Up to and including the line that contains "LAMP_TARGET = (0, 0, 0.03)", write out each line of the material from its first line, exactly.

====== Data lines ======

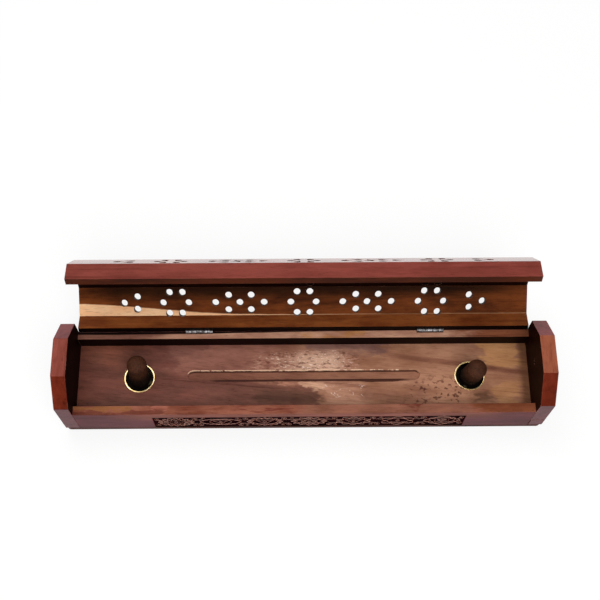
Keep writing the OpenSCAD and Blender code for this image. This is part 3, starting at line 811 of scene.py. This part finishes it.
def build_frieze():
    """Medallions and tendrils in one piece. Lines that cross differ in height, so that no crests coincide."""
    mesh = bmesh.new()
    for number, outlines in enumerate(MEDALLIONS):
        centre = FRIEZE_CENTRE_X + (number - MIDDLE) * FRIEZE_PITCH
        for layer, (outline, closed, width) in enumerate(outlines):
            points = [(centre + u * MEDALLION[0], v * MEDALLION[1]) for u, v in outline]
            add_line(mesh, points, closed, LINE_W * width, LINE_H - LAYER_STEP * (layer % 3))
    for number, points in enumerate(tendrils()):
        add_line(mesh, points, OPEN, TENDRIL_W, TENDRIL_H - TENDRIL_STEP * (number % 2))
    bmesh.ops.recalc_face_normals(mesh, faces=mesh.faces)
    piece = object_from(mesh, "frieze_lines", carved_lines("frieze_line_wood"))
    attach(piece, "base")


build_frieze()

# ---------------------------------------------------------------- studio

FLOOR_HALF = 6.0                 # metres
FLOOR_Z = -0.02 * MM
NEAR_GLOW = 0.80                 # of the floor round the box; it is 1 far away
SHADOW_GREY = 0.22               # diffuse part that catches the box's shadow
BOUNCE_GREY = 0.82               # the floor as the box's own light meets it
DOME_COLOUR, DOME_GLOW = (1.0, 0.99, 0.98, 1), 0.25
LAMP_SIZE = 0.8                  # metres
LAMP_TARGET = (0, 0, 0.03)


def floor_material():
    """White to the camera apart from a soft shadow, and plain pale grey to all other light."""
    s = Shader("studio_floor")
    rays = s.node("ShaderNodeLightPath")
    seen = s.maths("MAXIMUM", rays.outputs["Is Camera Ray"], rays.outputs["Is Glossy Ray"])
    seen = s.maths("MAXIMUM", seen, rays.outputs["Is Transmission Ray"])
    x, y, _ = s.axes()
    far = s.span(s.length(x, y), 0.25, 0.9)
    glow = s.plus(NEAR_GLOW, s.times(far, 1.0 - NEAR_GLOW))
    white = s.node("ShaderNodeEmission", {"Color": (1, 1, 1, 1), "Strength": glow})
    catcher = s.mix(far, (SHADOW_GREY, SHADOW_GREY, SHADOW_GREY, 1), (0.0, 0.0, 0.0, 1))
    shadowed = s.node("ShaderNodeBsdfDiffuse", {"Color": catcher})
    both = s.node("ShaderNodeAddShader")
    s.put(both.inputs[0], white.outputs[0])
    s.put(both.inputs[1], shadowed.outputs[0])
    plain = s.node("ShaderNodeBsdfDiffuse", {"Color": (BOUNCE_GREY, BOUNCE_GREY, BOUNCE_GREY, 1)})
    choose = s.node("ShaderNodeMixShader", {"Fac": seen})
    s.put(choose.inputs[1], plain.outputs[0])
    s.put(choose.inputs[2], both.outputs[0])
    s.put(s.output.inputs["Surface"], choose.outputs[0])
    return s.material


def build_floor():
    mesh = bmesh.new()
    bmesh.ops.create_grid(mesh, x_segments=1, y_segments=1, size=FLOOR_HALF)
    floor = object_from(mesh, "studio_floor", floor_material())
    floor.location.z = FLOOR_Z


def build_world():
    """A dim, even dome of light that the camera sees as plain white."""
    world = bpy.data.worlds.new("studio_world")
    bpy.context.scene.world = world
    world.use_nodes = True
    nodes, links = world.node_tree.nodes, world.node_tree.links
    nodes.clear()
    rays = nodes.new("ShaderNodeLightPath")
    either = nodes.new("ShaderNodeMath")
    either.operation = "MAXIMUM"
    links.new(rays.outputs["Is Camera Ray"], either.inputs[0])
    links.new(rays.outputs["Is Transmission Ray"], either.inputs[1])
    dome = nodes.new("ShaderNodeBackground")
    dome.inputs["Color"].default_value = DOME_COLOUR
    dome.inputs["Strength"].default_value = DOME_GLOW
    white = nodes.new("ShaderNodeBackground")
    white.inputs["Color"].default_value = (1, 1, 1, 1)
    white.inputs["Strength"].default_value = 1.0
    choose = nodes.new("ShaderNodeMixShader")
    links.new(either.outputs[0], choose.inputs["Fac"])
    links.new(dome.outputs[0], choose.inputs[1])
    links.new(white.outputs[0], choose.inputs[2])
    out = nodes.new("ShaderNodeOutputWorld")
    links.new(choose.outputs[0], out.inputs["Surface"])


def add_lamp(name, spot, watts):
    """Square lamp at spot, in metres, turned to the box."""
    lamp = bpy.data.lights.new(name, "AREA")
    lamp.shape = "SQUARE"
    lamp.size = LAMP_SIZE
    lamp.energy = watts
    holder = bpy.data.objects.new(name, lamp)
    holder.location = spot
    holder.rotation_euler = (Vector(LAMP_TARGET) - Vector(spot)).to_track_quat("-Z", "Y").to_euler()
    bpy.context.scene.collection.objects.link(holder)


def build_camera():
    """The camera's place and turn, solved from the box's own edges."""
    place = Vector((-8.72, -218.0, 666.08)) * MM
    yaw, pitch, roll = (math.radians(a) for a in (-1.407, 67.244, 0.939))
    right = Vector((math.cos(yaw), math.sin(yaw), 0))
    ahead = Vector((-math.sin(yaw) * math.cos(pitch), math.cos(yaw) * math.cos(pitch), -math.sin(pitch)))
    upward = right.cross(ahead)
    rolled_right = math.cos(roll) * right + math.sin(roll) * upward
    rolled_up = -math.sin(roll) * right + math.cos(roll) * upward
    turn = Matrix((rolled_right, rolled_up, -ahead)).transposed()
    lens = bpy.data.cameras.new("camera")
    lens.lens = 64.0
    lens.sensor_width = 36.0
    lens.clip_start = 0.01
    camera = bpy.data.objects.new("camera", lens)
    camera.matrix_world = Matrix.Translation(place) @ turn.to_4x4()
    bpy.context.scene.collection.objects.link(camera)
    bpy.context.scene.camera = camera


build_floor()
build_world()
build_camera()
add_lamp("key_lamp", (-0.25, 0.48, 1.15), 6.0)
add_lamp("front_lamp", (0.15, -0.62, 1.10), 9.6)
bpy.context.scene.view_settings.view_transform = "Standard"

======

# Written answer
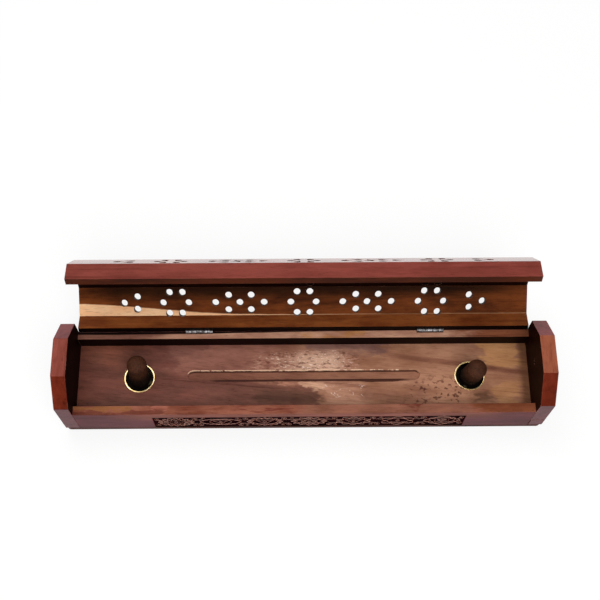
Keep writing the OpenSCAD and Blender code for this image. This is part 3, starting at line 811 of scene.py. This part finishes it.
def build_frieze():
    """Medallions and tendrils in one piece. Lines that cross differ in height, so that no crests coincide."""
    mesh = bmesh.new()
    for number, outlines in enumerate(MEDALLIONS):
        centre = FRIEZE_CENTRE_X + (number - MIDDLE) * FRIEZE_PITCH
        for layer, (outline, closed, width) in enumerate(outlines):
            points = [(centre + u * MEDALLION[0], v * MEDALLION[1]) for u, v in outline]
            add_line(mesh, points, closed, LINE_W * width, LINE_H - LAYER_STEP * (layer % 3))
    for number, points in enumerate(tendrils()):
        add_line(mesh, points, OPEN, TENDRIL_W, TENDRIL_H - TENDRIL_STEP * (number % 2))
    bmesh.ops.recalc_face_normals(mesh, faces=mesh.faces)
    piece = object_from(mesh, "frieze_lines", carved_lines("frieze_line_wood"))
    attach(piece, "base")


build_frieze()

# ---------------------------------------------------------------- studio

FLOOR_HALF = 6.0                 # metres
FLOOR_Z = -0.02 * MM
NEAR_GLOW = 0.80                 # of the floor round the box; it is 1 far away
SHADOW_GREY = 0.22               # diffuse part that catches the box's shadow
BOUNCE_GREY = 0.82               # the floor as the box's own light meets it
DOME_COLOUR, DOME_GLOW = (1.0, 0.99, 0.98, 1), 0.25
LAMP_SIZE = 0.8                  # metres
LAMP_TARGET = (0, 0, 0.03)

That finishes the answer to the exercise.